Podczas orędzia poinformował też, że podpisał we wtorek od dawna oczekiwany dekret w sprawie wzmocnienia obrony kraju przed cyberatakami. Chodzi, jak wyjaśnił, o zwiększenie bezpieczeństwa "strategicznej infrastruktury", w tym firm, które dzielą się informacjami tajnymi. Ale i tu, dodał, dalsze kroki wymagają ustaw Kongresu.
Kolejny raz prezydent zaapelował do parlamentarzystów o głęboką reformę imigracyjną, która otworzy drogę do legalizacji, a następnie uzyskania obywatelstwa, przynajmniej dla części z 11 mln przebywających w USA nielegalnych imigrantów. "Zróbmy to! Przyślijcie mi w ciągu kilku miesięcy ustawę, to ją podpiszę natychmiast" - apelował do Kongresu, z uznaniem przyjmując wysiłki części senatorów, którzy pracują nad projektem w tej sprawie. Wielu Republikanów jest jednak przeciwnych, argumentując, że to "amnezja", która tylko zwiększy falę nielegalnych imigrantów.
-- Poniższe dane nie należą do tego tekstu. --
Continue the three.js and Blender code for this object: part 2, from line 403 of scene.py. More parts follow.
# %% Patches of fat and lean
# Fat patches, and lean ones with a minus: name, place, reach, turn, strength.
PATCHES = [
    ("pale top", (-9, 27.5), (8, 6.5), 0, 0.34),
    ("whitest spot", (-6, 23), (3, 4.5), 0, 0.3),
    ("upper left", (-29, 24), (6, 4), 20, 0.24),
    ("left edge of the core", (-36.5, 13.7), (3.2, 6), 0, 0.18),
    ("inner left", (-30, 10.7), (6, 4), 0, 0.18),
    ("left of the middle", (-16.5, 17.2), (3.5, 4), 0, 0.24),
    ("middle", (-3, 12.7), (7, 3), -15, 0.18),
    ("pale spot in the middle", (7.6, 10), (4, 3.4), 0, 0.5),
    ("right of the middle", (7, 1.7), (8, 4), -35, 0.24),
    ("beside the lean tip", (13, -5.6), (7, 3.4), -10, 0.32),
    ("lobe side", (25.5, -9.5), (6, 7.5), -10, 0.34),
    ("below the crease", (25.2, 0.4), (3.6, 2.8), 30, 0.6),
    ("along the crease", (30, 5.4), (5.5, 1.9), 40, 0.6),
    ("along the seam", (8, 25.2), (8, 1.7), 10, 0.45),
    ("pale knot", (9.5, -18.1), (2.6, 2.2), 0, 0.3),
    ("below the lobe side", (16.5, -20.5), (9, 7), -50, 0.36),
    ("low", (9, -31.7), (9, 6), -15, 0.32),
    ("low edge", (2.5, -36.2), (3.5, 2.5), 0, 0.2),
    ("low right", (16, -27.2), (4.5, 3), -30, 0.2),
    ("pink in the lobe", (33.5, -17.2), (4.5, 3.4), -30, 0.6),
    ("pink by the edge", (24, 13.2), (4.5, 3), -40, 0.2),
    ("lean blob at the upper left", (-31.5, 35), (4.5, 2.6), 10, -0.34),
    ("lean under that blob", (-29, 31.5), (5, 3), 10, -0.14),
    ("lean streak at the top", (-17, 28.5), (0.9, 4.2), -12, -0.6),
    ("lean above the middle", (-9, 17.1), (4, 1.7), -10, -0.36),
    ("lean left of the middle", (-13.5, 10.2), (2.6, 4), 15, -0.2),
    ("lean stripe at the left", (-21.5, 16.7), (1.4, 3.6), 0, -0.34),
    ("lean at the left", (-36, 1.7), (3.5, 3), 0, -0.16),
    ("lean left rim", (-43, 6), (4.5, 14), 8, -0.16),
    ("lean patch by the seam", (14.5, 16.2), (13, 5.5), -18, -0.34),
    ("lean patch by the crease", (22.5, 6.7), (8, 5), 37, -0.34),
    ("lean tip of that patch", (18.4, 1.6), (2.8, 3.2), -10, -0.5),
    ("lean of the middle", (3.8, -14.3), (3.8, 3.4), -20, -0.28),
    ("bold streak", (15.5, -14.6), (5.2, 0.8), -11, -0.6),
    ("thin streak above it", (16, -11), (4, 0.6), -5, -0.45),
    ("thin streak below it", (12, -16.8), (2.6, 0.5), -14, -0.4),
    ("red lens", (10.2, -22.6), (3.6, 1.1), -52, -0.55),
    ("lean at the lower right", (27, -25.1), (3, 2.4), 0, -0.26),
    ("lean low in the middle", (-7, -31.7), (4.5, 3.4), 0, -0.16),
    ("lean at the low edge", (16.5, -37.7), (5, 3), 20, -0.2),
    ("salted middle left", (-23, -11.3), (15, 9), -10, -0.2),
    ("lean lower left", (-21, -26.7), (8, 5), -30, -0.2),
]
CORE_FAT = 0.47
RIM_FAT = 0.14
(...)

W krótszej części orędzia, dotyczącej polityki zagranicznej, Obama nakreślił kalendarz wycofywania się USA z Afganistanu. "Mogę ogłosić, że w tym roku 34 tys. amerykańskich żołnierzy wróci do domu z Afganistanu" - zapowiedział. To ok. połowy z liczącego obecnie 66 tys. żołnierzy kontyngentu. Sprecyzował, że wycofywanie będzie "kontynuowane", a "do końca przyszłego roku nasza wojna w Afganistanie będzie zakończona".
Po dekadzie wojen, mówił Obama, "nie ma już potrzeby, byśmy wysyłali tysiące córek i synów za granicę". Zamiast tego USA powinny pomagać innym krajom, jak Libia, Jemen czy Somalia, by mogły zadbać one o własne bezpieczeństwo, a także wesprzeć je w zwalczaniu grup terrorystycznych, jak Al-Kaida.
Obama potwierdził, że USA "rozpoczną rozmowy z Rosją, w celu dalszej redukcji naszego arsenału broni nuklearnej"; zdecydowanie potępił też przeprowadzoną wcześniej tego dnia przez Koreę Północną próbę nuklearną.
Przemówienie Obamy transmitowały w czasie największej oglądalności duże stacje telewizyjne. Widzowie, którzy oglądali orędzie w internecie na stronie Białego Domu, mogli jednocześnie śledzić rozmaite slajdy i wykresy, które ilustrowały poszczególne wątki przemówienia.